(COLLECTED MATERIAL)
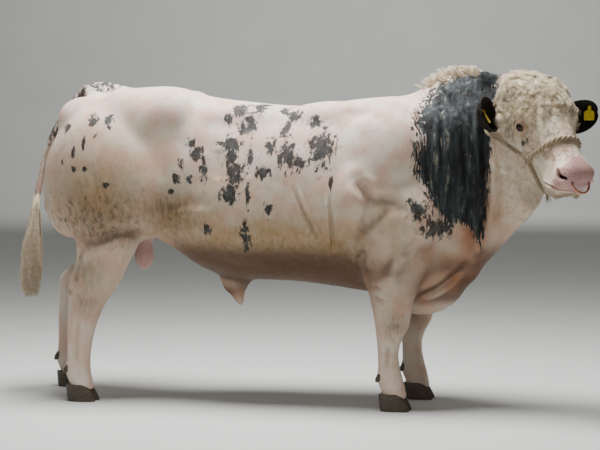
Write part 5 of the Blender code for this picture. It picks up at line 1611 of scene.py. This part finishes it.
@dataclass(frozen=True)
class Claws:
    """Hoof claws and dew claws of dull horn with growth rings."""

    rings: Sequence[Sequence[float]] = (
        (0.0, 0.016, 0.0665, 0.0292), (0.006, 0.015, 0.0675, 0.0297), (0.018, 0.012, 0.067, 0.0300),
        (0.050, 0.002, 0.060, 0.0285), (0.0797, -0.010, 0.050, 0.0270))
    heel: float = 0.052
    growth: float = 0.010
    growth_gap: float = 0.0085
    dew_marks: Sequence[float] = (-0.026, -0.012, 0.0, 0.009, 0.016, 0.0200)
    dew_radii: Sequence[float] = (0.0120, 0.0140, 0.0135, 0.0115, 0.0080, 0.0030)
    finish: Finish = Finish("hoof_horn", "#2a241d", "#5f5242", 90.0, 0.45, 0.0006, (0.5, 0.5, 6.0))

    def build(self) -> None:
        """Makes a piece for each claw and dew claw of the record."""
        horn = self.finish.material()
        for start, shape in (("claw_", self.claw), ("dewclaw_", self.dew_claw)):
            for name in nodes_named(start):
                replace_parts(shape(name).build(name + "_horn", horn, "horn"), name)

    def claw(self, name: str) -> Surface:
        """Shapes a claw: level ovals that narrow upwards, with growth rings 0.5 + 0.5 sin(2 pi z / gap) deep.

        Args:
            name: name of its solid.

        Returns:
            Its surface.
        """
        low, high = node_box(name)
        z, dx, length, width = catmull(self.rings, 8).T
        ripple = 0.5 + 0.5 * np.sin(z * 2 * np.pi / self.growth_gap)
        grow = 1 - self.growth * ripple * step(0.004, 0.012, z)
        centres = np.stack([low[0] + self.heel + dx, np.full_like(z, (low[1] + high[1]) / 2), z], -1)
        length, width = length * grow, width * grow
        claw = Surface()
        claw.grid(ovals(centres, (1.0, 0, 0), (0, 1.0, 0), length, width, width, 2.2, 36))
        return claw

    def dew_claw(self, name: str) -> Surface:
        """Shapes a dew claw: a blunt horn that points down and back.

        Args:
            name: name of its solid.

        Returns:
            Its surface.
        """
        way = unit(np.array([-0.50, 0.30 * (-1 if name.endswith("right") else 1), -0.80]))
        middle = np.mean(node_box(name), axis=0) + np.array([0.005, 0, 0])
        claw = Surface()
        claw.tube(middle + np.outer(self.dew_marks, way), np.array(self.dew_radii), 20, (0, 1, 0))
        return claw


@dataclass(frozen=True)
class Tuft:
    """How one kind of hair grows.

    A piece has count locks of so many hairs, each with a length between two in metres, a radius at the root and so
    many steps. Lift, wave and drop are shares of the length, spread is the width of a lock at its roots and gather
    how far its tips draw together. Upright is 0 where tips come back to the skin, 1 where they stand away from it.
    """

    name: str
    count: int
    hairs: int
    length: Tuple[float, float]
    radius: float
    steps: int = 4
    lift: float = 0.10
    wave: float = 0.05
    turns: float = 1.0
    spread: float = 0.006
    gather: float = 0.5
    drop: float = 0.0
    seed: int = 1
    upright: float = 0.0


CURLS = Tuft("forehead_curls_", 250, 17, (0.026, 0.046), 0.00085, 7, 0.40, 0.22, 1.6, 0.010, 0.50, 0.06)
FACE_FUR = Tuft("face_fur", 1350, 6, (0.010, 0.018), 0.0006, lift=0.16, wave=0.16, spread=0.008, gather=0.55, seed=14)
CHEEK_FUR = Tuft("cheek_fur", 1250, 5, (0.010, 0.020), 0.0006, lift=0.12, wave=0.10, spread=0.008, drop=0.10, seed=15)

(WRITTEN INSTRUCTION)
In the listing above, reproduce the first line and each one after it through the line that contains "claws and dew".

(SOLUTION TO THIS PROBLEM)
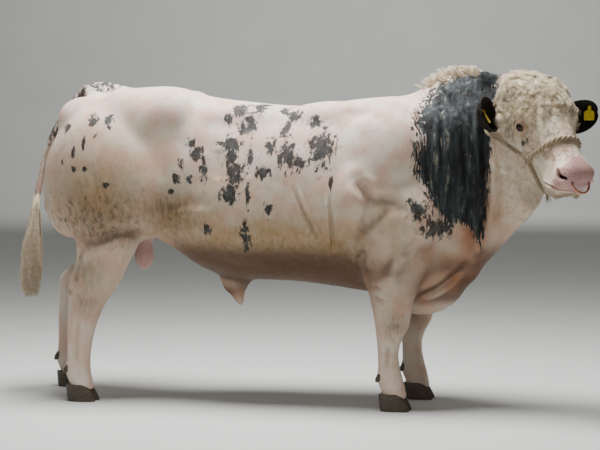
Write part 5 of the Blender code for this picture. It picks up at line 1611 of scene.py. This part finishes it.
@dataclass(frozen=True)
class Claws:
    """Hoof claws and dew claws of dull horn with growth rings."""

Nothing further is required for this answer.